───── Recorded information ─────
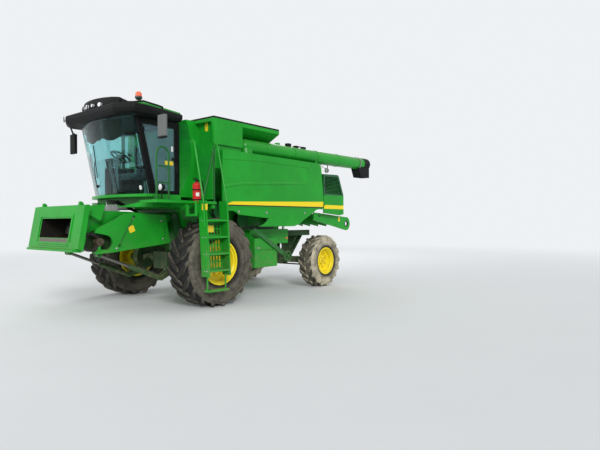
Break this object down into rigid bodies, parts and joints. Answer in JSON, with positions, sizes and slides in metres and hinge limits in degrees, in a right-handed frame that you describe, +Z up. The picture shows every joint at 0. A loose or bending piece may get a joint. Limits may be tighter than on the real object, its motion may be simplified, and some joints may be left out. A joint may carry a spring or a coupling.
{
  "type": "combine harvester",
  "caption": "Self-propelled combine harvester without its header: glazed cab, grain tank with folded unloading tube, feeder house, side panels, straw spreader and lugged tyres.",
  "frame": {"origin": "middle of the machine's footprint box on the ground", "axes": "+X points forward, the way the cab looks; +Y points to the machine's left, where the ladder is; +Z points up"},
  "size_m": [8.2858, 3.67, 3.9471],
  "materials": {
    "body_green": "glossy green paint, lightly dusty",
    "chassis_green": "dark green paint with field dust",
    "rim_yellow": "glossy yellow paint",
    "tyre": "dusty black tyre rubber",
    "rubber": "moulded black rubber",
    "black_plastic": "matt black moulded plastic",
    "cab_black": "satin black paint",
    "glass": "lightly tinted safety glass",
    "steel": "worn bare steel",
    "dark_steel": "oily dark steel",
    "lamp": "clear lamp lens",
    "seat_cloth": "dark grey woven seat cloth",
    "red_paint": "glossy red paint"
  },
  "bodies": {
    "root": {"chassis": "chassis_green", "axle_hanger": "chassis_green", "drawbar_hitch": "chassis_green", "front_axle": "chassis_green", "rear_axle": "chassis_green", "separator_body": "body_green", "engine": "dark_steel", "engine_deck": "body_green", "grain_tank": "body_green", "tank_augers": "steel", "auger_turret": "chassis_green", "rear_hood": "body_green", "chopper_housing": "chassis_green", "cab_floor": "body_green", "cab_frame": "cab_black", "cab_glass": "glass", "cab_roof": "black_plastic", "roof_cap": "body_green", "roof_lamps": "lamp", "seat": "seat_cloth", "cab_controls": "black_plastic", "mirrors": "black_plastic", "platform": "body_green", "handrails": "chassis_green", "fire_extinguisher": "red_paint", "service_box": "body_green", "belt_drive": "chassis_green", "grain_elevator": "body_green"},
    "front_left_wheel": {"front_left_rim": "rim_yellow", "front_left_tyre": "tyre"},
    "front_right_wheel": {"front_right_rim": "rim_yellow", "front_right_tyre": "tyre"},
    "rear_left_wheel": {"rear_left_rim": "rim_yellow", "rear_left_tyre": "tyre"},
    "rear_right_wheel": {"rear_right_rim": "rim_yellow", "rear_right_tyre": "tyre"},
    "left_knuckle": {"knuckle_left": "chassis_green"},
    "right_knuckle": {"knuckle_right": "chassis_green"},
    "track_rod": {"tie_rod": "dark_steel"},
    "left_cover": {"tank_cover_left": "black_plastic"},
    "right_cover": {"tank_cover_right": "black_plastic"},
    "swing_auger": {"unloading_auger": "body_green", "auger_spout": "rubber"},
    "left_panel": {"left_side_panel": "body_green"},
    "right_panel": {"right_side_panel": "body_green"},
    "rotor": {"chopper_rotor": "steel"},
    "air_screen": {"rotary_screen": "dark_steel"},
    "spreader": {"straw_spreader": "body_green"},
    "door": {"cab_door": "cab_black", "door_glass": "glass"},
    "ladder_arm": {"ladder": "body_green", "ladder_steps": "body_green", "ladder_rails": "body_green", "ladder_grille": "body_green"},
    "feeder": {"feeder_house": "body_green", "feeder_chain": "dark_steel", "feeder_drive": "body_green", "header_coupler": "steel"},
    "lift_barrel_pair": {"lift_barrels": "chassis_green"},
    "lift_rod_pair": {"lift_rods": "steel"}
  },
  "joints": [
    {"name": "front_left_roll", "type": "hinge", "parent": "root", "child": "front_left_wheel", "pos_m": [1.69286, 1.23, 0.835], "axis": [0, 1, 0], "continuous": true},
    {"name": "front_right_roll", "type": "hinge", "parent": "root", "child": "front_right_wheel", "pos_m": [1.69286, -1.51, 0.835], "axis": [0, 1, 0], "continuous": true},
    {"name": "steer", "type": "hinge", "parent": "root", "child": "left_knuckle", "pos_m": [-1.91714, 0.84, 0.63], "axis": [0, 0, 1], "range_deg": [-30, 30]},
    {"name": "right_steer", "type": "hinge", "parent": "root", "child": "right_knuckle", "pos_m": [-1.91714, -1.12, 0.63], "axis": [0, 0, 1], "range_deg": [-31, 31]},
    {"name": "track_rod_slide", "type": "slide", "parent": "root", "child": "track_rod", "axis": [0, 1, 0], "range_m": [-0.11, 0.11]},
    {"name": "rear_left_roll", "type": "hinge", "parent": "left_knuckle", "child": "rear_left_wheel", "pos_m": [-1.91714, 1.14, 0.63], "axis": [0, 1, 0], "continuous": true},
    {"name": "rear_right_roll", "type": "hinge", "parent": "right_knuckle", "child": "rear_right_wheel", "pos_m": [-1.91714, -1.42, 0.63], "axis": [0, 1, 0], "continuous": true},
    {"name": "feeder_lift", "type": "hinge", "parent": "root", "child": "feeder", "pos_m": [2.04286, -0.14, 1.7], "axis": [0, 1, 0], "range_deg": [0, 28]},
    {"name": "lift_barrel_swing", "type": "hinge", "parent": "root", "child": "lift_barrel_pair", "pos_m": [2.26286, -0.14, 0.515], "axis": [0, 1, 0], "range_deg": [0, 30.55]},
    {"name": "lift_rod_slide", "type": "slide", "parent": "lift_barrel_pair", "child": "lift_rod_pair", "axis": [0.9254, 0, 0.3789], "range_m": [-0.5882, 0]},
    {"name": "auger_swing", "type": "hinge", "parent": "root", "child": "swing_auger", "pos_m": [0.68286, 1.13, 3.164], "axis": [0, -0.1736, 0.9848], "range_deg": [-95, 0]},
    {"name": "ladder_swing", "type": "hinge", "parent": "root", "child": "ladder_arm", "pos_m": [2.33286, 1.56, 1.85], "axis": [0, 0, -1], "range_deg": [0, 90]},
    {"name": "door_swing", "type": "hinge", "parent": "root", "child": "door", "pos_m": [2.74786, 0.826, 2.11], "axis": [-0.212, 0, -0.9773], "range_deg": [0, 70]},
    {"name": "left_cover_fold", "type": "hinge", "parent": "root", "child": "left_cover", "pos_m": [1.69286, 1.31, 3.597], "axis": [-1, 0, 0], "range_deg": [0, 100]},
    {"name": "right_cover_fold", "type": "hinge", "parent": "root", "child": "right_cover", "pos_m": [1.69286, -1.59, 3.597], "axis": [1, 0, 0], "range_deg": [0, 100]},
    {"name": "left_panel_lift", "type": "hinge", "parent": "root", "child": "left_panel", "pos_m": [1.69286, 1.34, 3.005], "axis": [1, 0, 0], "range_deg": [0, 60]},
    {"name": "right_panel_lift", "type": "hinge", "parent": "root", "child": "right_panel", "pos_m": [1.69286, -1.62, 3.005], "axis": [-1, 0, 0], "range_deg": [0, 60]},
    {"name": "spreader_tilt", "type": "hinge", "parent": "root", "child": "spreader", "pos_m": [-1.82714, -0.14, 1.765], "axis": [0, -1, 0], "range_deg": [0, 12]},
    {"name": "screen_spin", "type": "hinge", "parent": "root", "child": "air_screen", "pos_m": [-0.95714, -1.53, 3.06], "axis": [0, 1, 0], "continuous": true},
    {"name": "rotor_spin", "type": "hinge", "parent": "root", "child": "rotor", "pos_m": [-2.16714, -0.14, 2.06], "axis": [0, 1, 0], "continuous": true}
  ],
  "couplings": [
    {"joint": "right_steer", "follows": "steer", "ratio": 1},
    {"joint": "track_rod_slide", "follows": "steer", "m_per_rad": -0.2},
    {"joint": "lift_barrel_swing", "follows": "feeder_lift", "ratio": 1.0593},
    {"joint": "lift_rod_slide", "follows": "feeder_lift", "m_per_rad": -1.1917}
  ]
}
─────
What needs to be done:
Copy out the data shown above without altering anything.

Exercise answer:
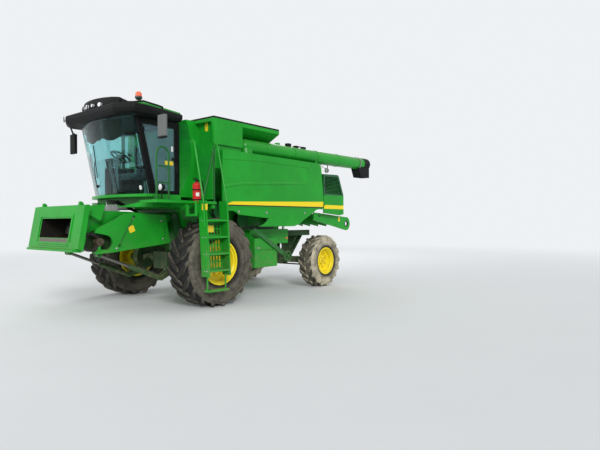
Break this object down into rigid bodies, parts and joints. Answer in JSON, with positions, sizes and slides in metres and hinge limits in degrees, in a right-handed frame that you describe, +Z up. The picture shows every joint at 0. A loose or bending piece may get a joint. Limits may be tighter than on the real object, its motion may be simplified, and some joints may be left out. A joint may carry a spring or a coupling.
{
  "type": "combine harvester",
  "caption": "Self-propelled combine harvester without its header: glazed cab, grain tank with folded unloading tube, feeder house, side panels, straw spreader and lugged tyres.",
  "frame": {"origin": "middle of the machine's footprint box on the ground", "axes": "+X points forward, the way the cab looks; +Y points to the machine's left, where the ladder is; +Z points up"},
  "size_m": [8.2858, 3.67, 3.9471],
  "materials": {
    "body_green": "glossy green paint, lightly dusty",
    "chassis_green": "dark green paint with field dust",
    "rim_yellow": "glossy yellow paint",
    "tyre": "dusty black tyre rubber",
    "rubber": "moulded black rubber",
    "black_plastic": "matt black moulded plastic",
    "cab_black": "satin black paint",
    "glass": "lightly tinted safety glass",
    "steel": "worn bare steel",
    "dark_steel": "oily dark steel",
    "lamp": "clear lamp lens",
    "seat_cloth": "dark grey woven seat cloth",
    "red_paint": "glossy red paint"
  },
  "bodies": {
    "root": {"chassis": "chassis_green", "axle_hanger": "chassis_green", "drawbar_hitch": "chassis_green", "front_axle": "chassis_green", "rear_axle": "chassis_green", "separator_body": "body_green", "engine": "dark_steel", "engine_deck": "body_green", "grain_tank": "body_green", "tank_augers": "steel", "auger_turret": "chassis_green", "rear_hood": "body_green", "chopper_housing": "chassis_green", "cab_floor": "body_green", "cab_frame": "cab_black", "cab_glass": "glass", "cab_roof": "black_plastic", "roof_cap": "body_green", "roof_lamps": "lamp", "seat": "seat_cloth", "cab_controls": "black_plastic", "mirrors": "black_plastic", "platform": "body_green", "handrails": "chassis_green", "fire_extinguisher": "red_paint", "service_box": "body_green", "belt_drive": "chassis_green", "grain_elevator": "body_green"},
    "front_left_wheel": {"front_left_rim": "rim_yellow", "front_left_tyre": "tyre"},
    "front_right_wheel": {"front_right_rim": "rim_yellow", "front_right_tyre": "tyre"},
    "rear_left_wheel": {"rear_left_rim": "rim_yellow", "rear_left_tyre": "tyre"},
    "rear_right_wheel": {"rear_right_rim": "rim_yellow", "rear_right_tyre": "tyre"},
    "left_knuckle": {"knuckle_left": "chassis_green"},
    "right_knuckle": {"knuckle_right": "chassis_green"},
    "track_rod": {"tie_rod": "dark_steel"},
    "left_cover": {"tank_cover_left": "black_plastic"},
    "right_cover": {"tank_cover_right": "black_plastic"},
    "swing_auger": {"unloading_auger": "body_green", "auger_spout": "rubber"},
    "left_panel": {"left_side_panel": "body_green"},
    "right_panel": {"right_side_panel": "body_green"},
    "rotor": {"chopper_rotor": "steel"},
    "air_screen": {"rotary_screen": "dark_steel"},
    "spreader": {"straw_spreader": "body_green"},
    "door": {"cab_door": "cab_black", "door_glass": "glass"},
    "ladder_arm": {"ladder": "body_green", "ladder_steps": "body_green", "ladder_rails": "body_green", "ladder_grille": "body_green"},
    "feeder": {"feeder_house": "body_green", "feeder_chain": "dark_steel", "feeder_drive": "body_green", "header_coupler": "steel"},
    "lift_barrel_pair": {"lift_barrels": "chassis_green"},
    "lift_rod_pair": {"lift_rods": "steel"}
  },
  "joints": [
    {"name": "front_left_roll", "type": "hinge", "parent": "root", "child": "front_left_wheel", "pos_m": [1.69286, 1.23, 0.835], "axis": [0, 1, 0], "continuous": true},
    {"name": "front_right_roll", "type": "hinge", "parent": "root", "child": "front_right_wheel", "pos_m": [1.69286, -1.51, 0.835], "axis": [0, 1, 0], "continuous": true},
    {"name": "steer", "type": "hinge", "parent": "root", "child": "left_knuckle", "pos_m": [-1.91714, 0.84, 0.63], "axis": [0, 0, 1], "range_deg": [-30, 30]},
    {"name": "right_steer", "type": "hinge", "parent": "root", "child": "right_knuckle", "pos_m": [-1.91714, -1.12, 0.63], "axis": [0, 0, 1], "range_deg": [-31, 31]},
    {"name": "track_rod_slide", "type": "slide", "parent": "root", "child": "track_rod", "axis": [0, 1, 0], "range_m": [-0.11, 0.11]},
    {"name": "rear_left_roll", "type": "hinge", "parent": "left_knuckle", "child": "rear_left_wheel", "pos_m": [-1.91714, 1.14, 0.63], "axis": [0, 1, 0], "continuous": true},
    {"name": "rear_right_roll", "type": "hinge", "parent": "right_knuckle", "child": "rear_right_wheel", "pos_m": [-1.91714, -1.42, 0.63], "axis": [0, 1, 0], "continuous": true},
    {"name": "feeder_lift", "type": "hinge", "parent": "root", "child": "feeder", "pos_m": [2.04286, -0.14, 1.7], "axis": [0, 1, 0], "range_deg": [0, 28]},
    {"name": "lift_barrel_swing", "type": "hinge", "parent": "root", "child": "lift_barrel_pair", "pos_m": [2.26286, -0.14, 0.515], "axis": [0, 1, 0], "range_deg": [0, 30.55]},
    {"name": "lift_rod_slide", "type": "slide", "parent": "lift_barrel_pair", "child": "lift_rod_pair", "axis": [0.9254, 0, 0.3789], "range_m": [-0.5882, 0]},
    {"name": "auger_swing", "type": "hinge", "parent": "root", "child": "swing_auger", "pos_m": [0.68286, 1.13, 3.164], "axis": [0, -0.1736, 0.9848], "range_deg": [-95, 0]},
    {"name": "ladder_swing", "type": "hinge", "parent": "root", "child": "ladder_arm", "pos_m": [2.33286, 1.56, 1.85], "axis": [0, 0, -1], "range_deg": [0, 90]},
    {"name": "door_swing", "type": "hinge", "parent": "root", "child": "door", "pos_m": [2.74786, 0.826, 2.11], "axis": [-0.212, 0, -0.9773], "range_deg": [0, 70]},
    {"name": "left_cover_fold", "type": "hinge", "parent": "root", "child": "left_cover", "pos_m": [1.69286, 1.31, 3.597], "axis": [-1, 0, 0], "range_deg": [0, 100]},
    {"name": "right_cover_fold", "type": "hinge", "parent": "root", "child": "right_cover", "pos_m": [1.69286, -1.59, 3.597], "axis": [1, 0, 0], "range_deg": [0, 100]},
    {"name": "left_panel_lift", "type": "hinge", "parent": "root", "child": "left_panel", "pos_m": [1.69286, 1.34, 3.005], "axis": [1, 0, 0], "range_deg": [0, 60]},
    {"name": "right_panel_lift", "type": "hinge", "parent": "root", "child": "right_panel", "pos_m": [1.69286, -1.62, 3.005], "axis": [-1, 0, 0], "range_deg": [0, 60]},
    {"name": "spreader_tilt", "type": "hinge", "parent": "root", "child": "spreader", "pos_m": [-1.82714, -0.14, 1.765], "axis": [0, -1, 0], "range_deg": [0, 12]},
    {"name": "screen_spin", "type": "hinge", "parent": "root", "child": "air_screen", "pos_m": [-0.95714, -1.53, 3.06], "axis": [0, 1, 0], "continuous": true},
    {"name": "rotor_spin", "type": "hinge", "parent": "root", "child": "rotor", "pos_m": [-2.16714, -0.14, 2.06], "axis": [0, 1, 0], "continuous": true}
  ],
  "couplings": [
    {"joint": "right_steer", "follows": "steer", "ratio": 1},
    {"joint": "track_rod_slide", "follows": "steer", "m_per_rad": -0.2},
    {"joint": "lift_barrel_swing", "follows": "feeder_lift", "ratio": 1.0593},
    {"joint": "lift_rod_slide", "follows": "feeder_lift", "m_per_rad": -1.1917}
  ]
}